>> start

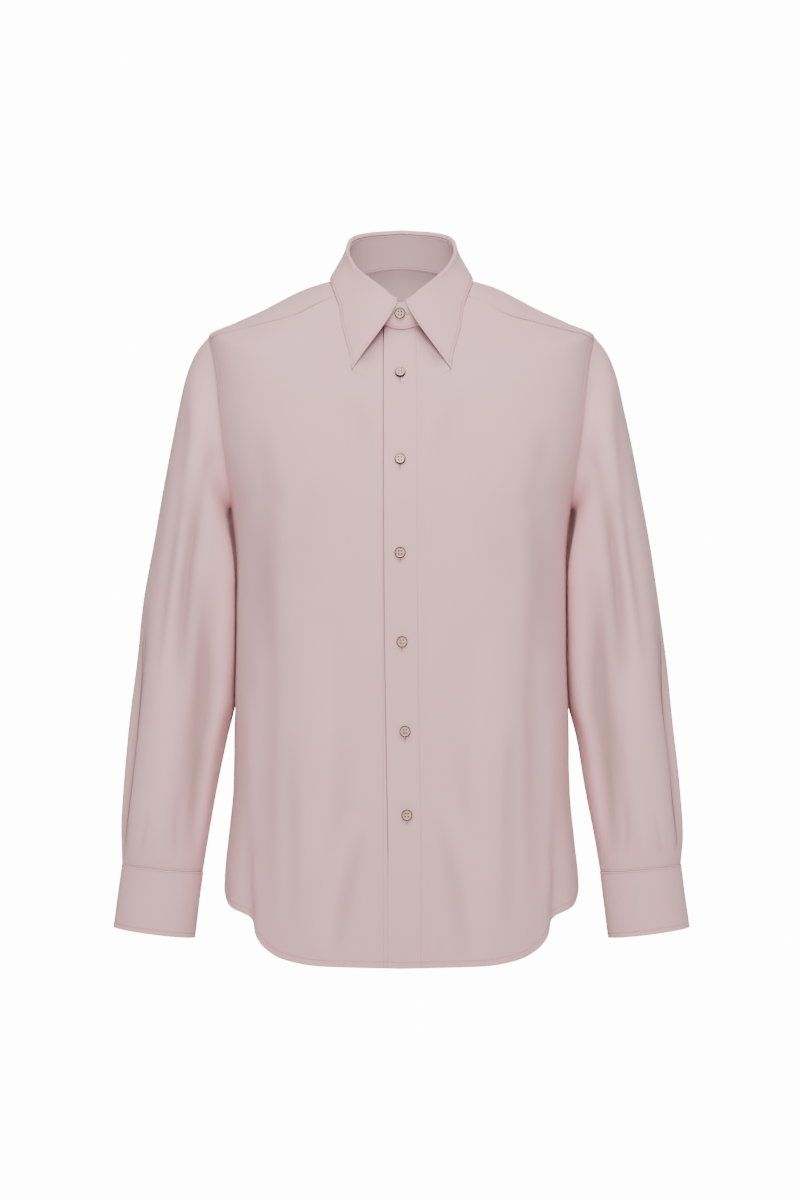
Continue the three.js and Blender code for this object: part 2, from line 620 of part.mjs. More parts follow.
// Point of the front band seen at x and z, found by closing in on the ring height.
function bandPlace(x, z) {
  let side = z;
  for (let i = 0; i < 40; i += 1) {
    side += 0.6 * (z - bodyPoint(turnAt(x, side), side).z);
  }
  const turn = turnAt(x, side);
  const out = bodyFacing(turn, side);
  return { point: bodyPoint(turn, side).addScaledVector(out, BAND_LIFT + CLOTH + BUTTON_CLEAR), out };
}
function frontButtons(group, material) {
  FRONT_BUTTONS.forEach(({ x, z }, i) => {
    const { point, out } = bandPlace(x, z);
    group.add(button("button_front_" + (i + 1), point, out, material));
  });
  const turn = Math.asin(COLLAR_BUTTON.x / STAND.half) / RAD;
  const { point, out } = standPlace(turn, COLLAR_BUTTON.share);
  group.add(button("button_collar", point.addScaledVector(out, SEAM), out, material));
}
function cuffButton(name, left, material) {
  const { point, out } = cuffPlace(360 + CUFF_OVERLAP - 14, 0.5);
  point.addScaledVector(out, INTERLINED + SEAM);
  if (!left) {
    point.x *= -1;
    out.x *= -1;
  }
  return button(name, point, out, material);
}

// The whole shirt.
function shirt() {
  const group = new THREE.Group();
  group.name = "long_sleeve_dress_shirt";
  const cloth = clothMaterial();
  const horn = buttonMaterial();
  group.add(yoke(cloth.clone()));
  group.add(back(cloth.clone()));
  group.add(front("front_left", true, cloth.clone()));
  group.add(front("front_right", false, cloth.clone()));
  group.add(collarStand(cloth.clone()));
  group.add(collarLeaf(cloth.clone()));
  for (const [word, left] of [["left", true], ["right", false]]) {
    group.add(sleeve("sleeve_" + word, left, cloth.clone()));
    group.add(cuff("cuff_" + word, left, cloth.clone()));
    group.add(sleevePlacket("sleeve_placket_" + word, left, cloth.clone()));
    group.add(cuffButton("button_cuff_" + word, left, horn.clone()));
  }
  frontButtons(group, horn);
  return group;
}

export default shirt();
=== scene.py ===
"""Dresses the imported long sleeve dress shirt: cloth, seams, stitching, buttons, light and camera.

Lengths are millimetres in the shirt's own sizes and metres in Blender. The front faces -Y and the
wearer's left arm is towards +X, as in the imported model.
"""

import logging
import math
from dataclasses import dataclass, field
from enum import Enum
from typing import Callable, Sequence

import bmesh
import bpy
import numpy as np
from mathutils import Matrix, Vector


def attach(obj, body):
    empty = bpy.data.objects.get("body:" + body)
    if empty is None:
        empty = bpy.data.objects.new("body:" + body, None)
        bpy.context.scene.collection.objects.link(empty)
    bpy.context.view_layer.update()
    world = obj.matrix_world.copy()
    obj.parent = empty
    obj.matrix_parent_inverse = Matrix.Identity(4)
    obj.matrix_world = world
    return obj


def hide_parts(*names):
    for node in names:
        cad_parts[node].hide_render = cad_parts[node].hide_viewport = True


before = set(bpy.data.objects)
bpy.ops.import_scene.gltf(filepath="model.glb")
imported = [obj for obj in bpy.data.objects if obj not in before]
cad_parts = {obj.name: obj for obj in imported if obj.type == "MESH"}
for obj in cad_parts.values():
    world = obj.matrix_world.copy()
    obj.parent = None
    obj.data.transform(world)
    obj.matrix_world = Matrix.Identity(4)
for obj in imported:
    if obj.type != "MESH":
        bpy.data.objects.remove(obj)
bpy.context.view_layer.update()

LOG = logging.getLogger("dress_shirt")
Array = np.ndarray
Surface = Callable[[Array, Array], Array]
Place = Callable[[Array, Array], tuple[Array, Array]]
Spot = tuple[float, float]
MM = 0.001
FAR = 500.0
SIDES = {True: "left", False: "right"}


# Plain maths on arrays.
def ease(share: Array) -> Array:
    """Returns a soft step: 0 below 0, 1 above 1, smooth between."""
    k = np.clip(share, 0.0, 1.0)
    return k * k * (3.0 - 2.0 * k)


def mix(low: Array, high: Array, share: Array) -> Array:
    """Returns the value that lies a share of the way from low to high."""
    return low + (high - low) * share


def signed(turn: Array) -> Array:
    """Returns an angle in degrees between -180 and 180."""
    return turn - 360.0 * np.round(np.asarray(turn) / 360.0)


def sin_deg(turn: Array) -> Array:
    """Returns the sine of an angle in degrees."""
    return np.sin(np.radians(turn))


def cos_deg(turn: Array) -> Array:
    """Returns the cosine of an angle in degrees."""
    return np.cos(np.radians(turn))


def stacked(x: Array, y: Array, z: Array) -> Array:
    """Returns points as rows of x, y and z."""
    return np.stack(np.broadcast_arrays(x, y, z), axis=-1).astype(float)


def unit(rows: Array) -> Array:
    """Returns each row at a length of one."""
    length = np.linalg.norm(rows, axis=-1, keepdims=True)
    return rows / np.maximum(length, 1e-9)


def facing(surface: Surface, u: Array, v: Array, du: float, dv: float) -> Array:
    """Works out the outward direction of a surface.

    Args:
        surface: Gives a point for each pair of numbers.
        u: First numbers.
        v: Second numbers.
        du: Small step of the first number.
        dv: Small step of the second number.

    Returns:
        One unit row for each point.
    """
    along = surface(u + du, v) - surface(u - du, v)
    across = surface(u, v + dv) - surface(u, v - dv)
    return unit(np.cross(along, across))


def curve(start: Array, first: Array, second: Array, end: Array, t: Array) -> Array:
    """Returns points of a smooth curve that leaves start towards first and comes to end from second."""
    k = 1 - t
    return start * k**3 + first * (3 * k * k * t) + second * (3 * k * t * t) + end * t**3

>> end

Task to complete -
Of the lines above, retype only those from the line containing "The whole shirt." through the line containing "for node in", including both, exactly.

Result of this exercise -
// The whole shirt.
function shirt() {
  const group = new THREE.Group();
  group.name = "long_sleeve_dress_shirt";
  const cloth = clothMaterial();
  const horn = buttonMaterial();
  group.add(yoke(cloth.clone()));
  group.add(back(cloth.clone()));
  group.add(front("front_left", true, cloth.clone()));
  group.add(front("front_right", false, cloth.clone()));
  group.add(collarStand(cloth.clone()));
  group.add(collarLeaf(cloth.clone()));
  for (const [word, left] of [["left", true], ["right", false]]) {
    group.add(sleeve("sleeve_" + word, left, cloth.clone()));
    group.add(cuff("cuff_" + word, left, cloth.clone()));
    group.add(sleevePlacket("sleeve_placket_" + word, left, cloth.clone()));
    group.add(cuffButton("button_cuff_" + word, left, horn.clone()));
  }
  frontButtons(group, horn);
  return group;
}

export default shirt();
=== scene.py ===
"""Dresses the imported long sleeve dress shirt: cloth, seams, stitching, buttons, light and camera.

Lengths are millimetres in the shirt's own sizes and metres in Blender. The front faces -Y and the
wearer's left arm is towards +X, as in the imported model.
"""

import logging
import math
from dataclasses import dataclass, field
from enum import Enum
from typing import Callable, Sequence

import bmesh
import bpy
import numpy as np
from mathutils import Matrix, Vector


def attach(obj, body):
    empty = bpy.data.objects.get("body:" + body)
    if empty is None:
        empty = bpy.data.objects.new("body:" + body, None)
        bpy.context.scene.collection.objects.link(empty)
    bpy.context.view_layer.update()
    world = obj.matrix_world.copy()
    obj.parent = empty
    obj.matrix_parent_inverse = Matrix.Identity(4)
    obj.matrix_world = world
    return obj


def hide_parts(*names):
    for node in names:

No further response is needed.